At the conclusion of this activity, I found I was running -- oh, let's see, only about 30 minutes ahead of schedule.  (Recalculating...)  Luckily for me, this was the point in the lesson plan where we took a break for the students to go purchase their workbooks from the front desk.  Going over the class rules and syllabus took about as much time as I'd thought it would, so we started the first lesson right on time, half an hour early.  The first lesson in the book I am teaching this class out of was called "The Most Wanted Jobs in the World," and began with a short article about Peter Lind, a "Flavor Development Specialist" at Ben & Jerry's, complete with a black-and-white photo of a man holding about 4 heaping ice cream cones.  I had the students read the article out loud and then we discussed the job of Flavor Development Specialist, which, as you might guess, is apparently one of the world's most wanted. Interestingly, my students all seemed to think this was a terrible job, since tasting ice cream all day would just make you "have cold" and "get fat."  It seems ironic that the job of ice-cream tasting would be scorned by a group of college freshmen who come from a city where you can buy grilled buttered bread stuffed with cheese and chocolate on the street and every other food item is fried, but hey. Who's counting?

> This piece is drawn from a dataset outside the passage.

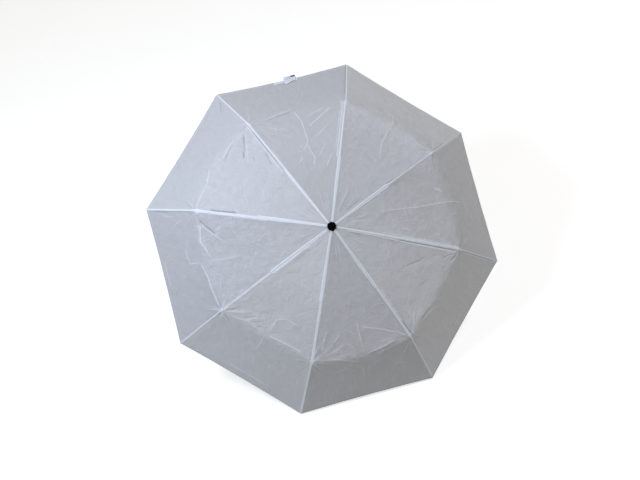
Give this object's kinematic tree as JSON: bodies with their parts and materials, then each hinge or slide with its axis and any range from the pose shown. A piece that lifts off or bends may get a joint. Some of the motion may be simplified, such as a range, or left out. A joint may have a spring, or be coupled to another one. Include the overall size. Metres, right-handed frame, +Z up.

The vocabulary review exercise that followed this discussion ended up taking much longer than I had planned on, so in the end we came out even.  Perfect.  I was a little bit worried that this exercise was boring for them, but they seemed lively enough -- and if the book wants them to know the meaning of the words "sensitive taste buds" and "commercial quantities," then I guess I should try to go along with it.  I'll just have to figure out how to inject these lessons with a little bit more personality -- "Song of the Day," maybe?  Or "Slang of the Day?"  Like, "Dude, your job is totally bomb!"?  We'll have to see.  I wrapped up the class with a warm-up for their first assignment (come again, I'm giving ASSIGNMENTS?) which was to brainstorm a list of some jobs they would really like to have, so that when it comes time for them to write me 1 to 2 paragraphs answering the question "What is your dream job and why?" they'll be ready.  In our brainstorm, most of the repeating themes revolved around the jobs of CEO, secretary, and superstar.  Go figure.  Oh yeah, and one of my students threw in "Teacher."  Was she for serious?  Who knows.  It's a little early for me to weigh in, but I'd say the chances aren't looking half bad.

14 August 2009

Tour de Indo (or: Adventure of the Week)

So, as it turns out, my arrival in Jogja seems to have been extremely well-timed.  [Side note: I'm experimenting with the spelling of Yogya/Jogja -- although the two spellings are both correct and interchangeable, I'm starting to feel like going with the phonetic version might be easier ... we'll see.]  My classes start in five days, which means that until then I'm just taking my time getting adjusted and playing tourist -- generally this is an awesome way to spend one's time, except "tourist" is a game that is really no fun to play by yourself.  Luckily, I haven't had to play it by myself.  There were two other Shansi fellows visiting Emma/Jogja this week -- Michelle, who is about to start her second year in Banda Aceh (on the northernmost tip of Sumatra, which is the big island west of Java) and Anne, who is about to start her second year in China -- and although they left this morning for Aceh, sadly, I still got the chance this week to figure out that, as luck will have it, they are both pretty rockstar adventuring partners.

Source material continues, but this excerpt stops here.